Le résultat combiné de ce système malheureusement trop bien rodé est que de nombreuses personnes autochtones vivent dans des logements inadéquats ou des maisons surpeuplées, avec tous les problèmes sociaux que cela peut entraîner. En milieux urbains, le nombre d’Autochtones sans abri est disproportionné. « Les dénombrements ponctuels des sans-abri à Toronto, Montréal, Vancouver et Calgary indiquent que la proportion de sans-abri autochtones varie de 10 à 38 %[1]. » Les personnes autochtones connaissent de plus nombreux et plus prolongés épisodes d’instabilité résidentielle que les autres Canadiens.

C’est sur cette toile de fond que le RQOH entend l’appel lancé par l’Assemblée des Premières Nations Québec-Labrador (APNQL), qui invite la population et les institutions québécoises « à prendre l’engagement de lutter avec [les Autochtones] contre le racisme envers les Premières Nations ». Au plus haut niveau, cela pourrait se refléter par le financement adéquat de politiques du logement pour les Autochtones, par les Autochtones, en respect du Principe de Joyce qui préconise « la reconnaissance et le respect des savoirs et connaissances traditionnelles et vivantes des autochtones ». Selon L’Organisation des Nations Unies pour l’Habitat, « un logement convenable doit offrir davantage que quatre murs et un toit ». En effet, le milieu culturel doit être respecté : « le logement n’est pas convenable si l’expression de l’identité culturelle des occupants n’est pas respectée et prise en compte ».

Dans ce sens, le RQOH salue les initiatives de groupes du secteur, par exemple l’organisme Projets Autochtones du Québec, un membre de la Fédération des OSBL d’habitation de Montréal, qui dispose de 16 appartements-studio de transition à Montréal, ou le Centre d’amitié autochtone de Val-D’Or dont le projet Kijaté comporte 24 unités de logement social pour familles autochtones.

La Société immobillière du Regroupement des Centres d’amitié autochtones du Québec (RCAAQ) a également de nombreux projets dans ses cartons, dont celui qui est en train d’être érigé sur le terrain du Cégep de Sept-Îles, une résidence pour étudiants autochtones de 32 unités dans cinq bâtiments construits autour d’une cour intérieure.

De son côté, la Fédération régionale des OBNL d’habitation de Québec et Chaudière-Appalaches (FROHQC) est impliquée avec le le Centre d’amitié autochtone de Québec (qui n’est pas membre du RCAAQ), en participant notamment à une démarche de reconnaissance, de valorisation « des savoirs et des pratiques autochtones » dans l’habitation communautaire en milieux urbains. L’objectif à long terme est de « créer un milieu de vie autochtone » qui prenne en compte « une santé durable, globale et environnementale » et à « renverser la triple aliénation identitaire, culturelle et territoriale par un processus favorable à l’autodétermination et à la justice sociale ».

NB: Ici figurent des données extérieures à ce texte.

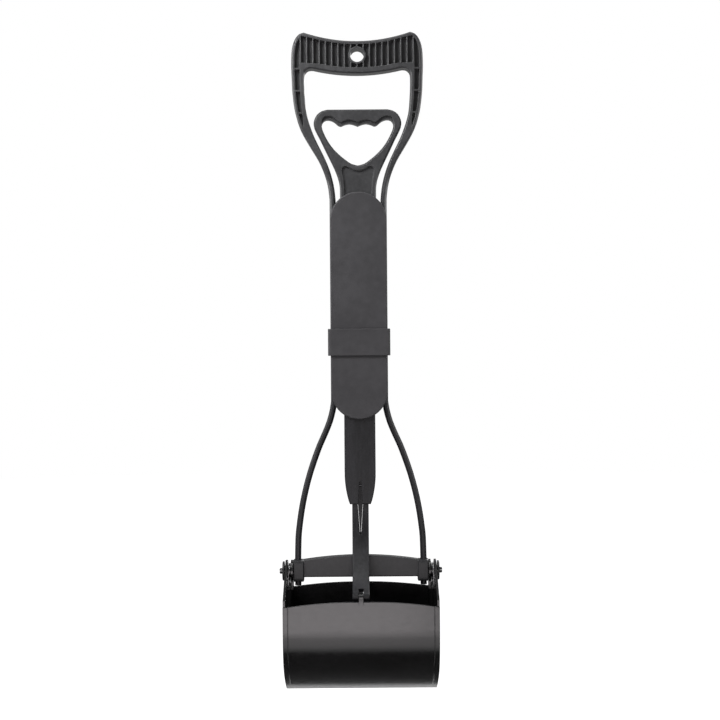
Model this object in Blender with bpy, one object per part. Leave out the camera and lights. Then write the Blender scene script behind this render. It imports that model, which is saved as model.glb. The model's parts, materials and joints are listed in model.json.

La Fédération régionale des OSBL d’habitation de la Montérégie et de l’Estrie avait elle aussi développé des alliances en concluant une entente avec les services sociaux de Kahnawake pour assurer le soutien communautaire de locataires issus de la communauté autochtone. En raison d’un changement de cap des autorités subventionnaires, le projet n’a malheureusement pas vu le jour comme prévu, mais gageons que les ponts établis trouveront d’autres débouchés…

[1] Données du Caucus autochtone de l’Association canadienne d’habitation et de rénovation urbaine (ACHRU).